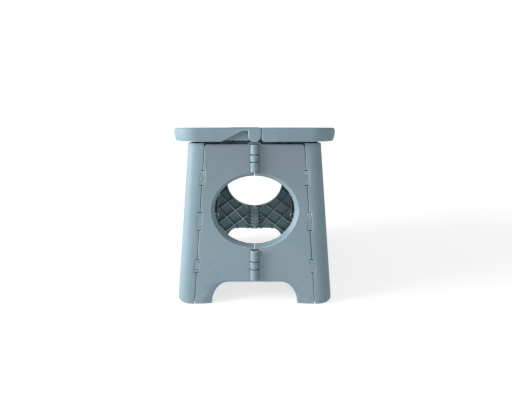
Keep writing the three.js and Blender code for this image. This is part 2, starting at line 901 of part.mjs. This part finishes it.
function place(name, body, colour = shellColour) {
  const look = { color: colour, roughness: plasticRoughness, metalness: 0 };
  const material = new THREE.MeshStandardMaterial(look);
  const mesh = new THREE.Mesh(geometryOf(body), material);
  mesh.name = name;
  stool.add(mesh);
}

const leg = rightLeg();
place('leg_right', leg);
place('leg_left', mirrored(leg, acrossX));
place('seat_leaf_left', leftLeaf());
place('seat_leaf_right', rightLeaf());

const halves = {
  right: panelHalf('outers'),
  left: mirrored(panelHalf('inners'), acrossX),
};
Object.entries(halves).forEach(([side, half]) => {
  place(`front_panel_${side}`, half);
  place(`back_panel_${side}`, mirrored(half, acrossY));
});

// Pins
const heights = ['lower', 'middle', 'upper'];
const sides = { left: acrossX, right: null };
const faces = { front: null, back: acrossY };
const turnedTo = (body, ways) => ways.filter(Boolean).reduce((turned, way) => mirrored(turned, way), body);

Object.entries(faces).forEach(([face, faceWay]) => {
  seamStations.forEach((station, index) => {
    const pin = seamRod(stationSpans(station).whole, seamPinRadius);
    Object.entries(sides).forEach(([side, sideWay]) => {
      place(`seam_pin_${face}_${side}_${heights[index]}`, turnedTo(pin, [faceWay, sideWay]), pinColour);
    });
  });
  splitGroups.forEach((group, index) => {
    const { whole } = knuckleSpans(group);
    const pin = splitRod([whole[0] + seatPinEndWall, whole[1] - seatPinEndWall], splitPinRadius);
    place(`panel_pin_${face}_${['lower', 'upper'][index]}`, turnedTo(pin, [faceWay]), pinColour);
  });
  const spot = face === 'front' ? -1 : 1;
  place(`seat_pin_${face}`, seatPinRod(spot, seatPinRadius, 0), pinColour);
  Object.entries(sides).forEach(([side, sideWay]) => {
    const pin = pivotRod(spot * pivotPlace, pivotPinRadius, 0);
    place(`leg_pin_${face}_${side}`, turnedTo(pin, [sideWay]), pinColour);
  });
});

export default stool;
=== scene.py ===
# %% [markdown]
# # A folding step stool in blue-grey moulded plastic
#
# This lesson dresses a stool whose solids come from a CAD model. Two seat leaves lie on two
# leaning legs. On the two short sides a panel in two halves closes the space between the legs,
# with a round window and an arch between the feet. All of it folds flat when the seat is
# lifted.
#
# The solids give places and sizes. Blender adds what moulded plastic shows: softened edges,
# sink marks over the ribs, a fine grain, round pins, and light.

# %% The tools and the solids
import json
import math

import bmesh
import bpy
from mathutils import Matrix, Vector

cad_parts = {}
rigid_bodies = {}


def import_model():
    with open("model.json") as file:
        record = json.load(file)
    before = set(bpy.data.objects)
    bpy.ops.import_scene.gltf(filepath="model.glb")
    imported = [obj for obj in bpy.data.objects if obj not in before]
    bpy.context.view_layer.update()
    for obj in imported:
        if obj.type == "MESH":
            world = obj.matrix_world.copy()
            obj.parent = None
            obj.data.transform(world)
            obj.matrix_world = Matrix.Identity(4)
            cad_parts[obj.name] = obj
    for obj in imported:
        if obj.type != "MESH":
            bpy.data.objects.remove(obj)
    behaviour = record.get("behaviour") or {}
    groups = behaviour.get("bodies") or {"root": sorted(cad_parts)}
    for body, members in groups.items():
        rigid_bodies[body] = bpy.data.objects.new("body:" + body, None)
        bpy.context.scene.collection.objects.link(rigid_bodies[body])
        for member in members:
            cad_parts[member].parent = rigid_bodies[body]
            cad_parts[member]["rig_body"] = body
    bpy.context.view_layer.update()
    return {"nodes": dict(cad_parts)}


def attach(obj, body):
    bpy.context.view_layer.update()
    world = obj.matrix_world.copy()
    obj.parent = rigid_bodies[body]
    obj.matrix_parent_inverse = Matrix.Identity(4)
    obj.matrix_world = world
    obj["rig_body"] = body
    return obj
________
# [INSTRUCTION]
Exactly those lines that run from the line with "Object.entries(faces).forEach(([face, faceWay]) =>" through the line with "imported = [obj" are to be reproduced; both end lines belong to the range.

# [CORRECT RESULT]
Object.entries(faces).forEach(([face, faceWay]) => {
  seamStations.forEach((station, index) => {
    const pin = seamRod(stationSpans(station).whole, seamPinRadius);
    Object.entries(sides).forEach(([side, sideWay]) => {
      place(`seam_pin_${face}_${side}_${heights[index]}`, turnedTo(pin, [faceWay, sideWay]), pinColour);
    });
  });
  splitGroups.forEach((group, index) => {
    const { whole } = knuckleSpans(group);
    const pin = splitRod([whole[0] + seatPinEndWall, whole[1] - seatPinEndWall], splitPinRadius);
    place(`panel_pin_${face}_${['lower', 'upper'][index]}`, turnedTo(pin, [faceWay]), pinColour);
  });
  const spot = face === 'front' ? -1 : 1;
  place(`seat_pin_${face}`, seatPinRod(spot, seatPinRadius, 0), pinColour);
  Object.entries(sides).forEach(([side, sideWay]) => {
    const pin = pivotRod(spot * pivotPlace, pivotPinRadius, 0);
    place(`leg_pin_${face}_${side}`, turnedTo(pin, [sideWay]), pinColour);
  });
});

export default stool;
=== scene.py ===
# %% [markdown]
# # A folding step stool in blue-grey moulded plastic
#
# This lesson dresses a stool whose solids come from a CAD model. Two seat leaves lie on two
# leaning legs. On the two short sides a panel in two halves closes the space between the legs,
# with a round window and an arch between the feet. All of it folds flat when the seat is
# lifted.
#
# The solids give places and sizes. Blender adds what moulded plastic shows: softened edges,
# sink marks over the ribs, a fine grain, round pins, and light.

# %% The tools and the solids
import json
import math

import bmesh
import bpy
from mathutils import Matrix, Vector

cad_parts = {}
rigid_bodies = {}


def import_model():
    with open("model.json") as file:
        record = json.load(file)
    before = set(bpy.data.objects)
    bpy.ops.import_scene.gltf(filepath="model.glb")
    imported = [obj for obj in bpy.data.objects if obj not in before]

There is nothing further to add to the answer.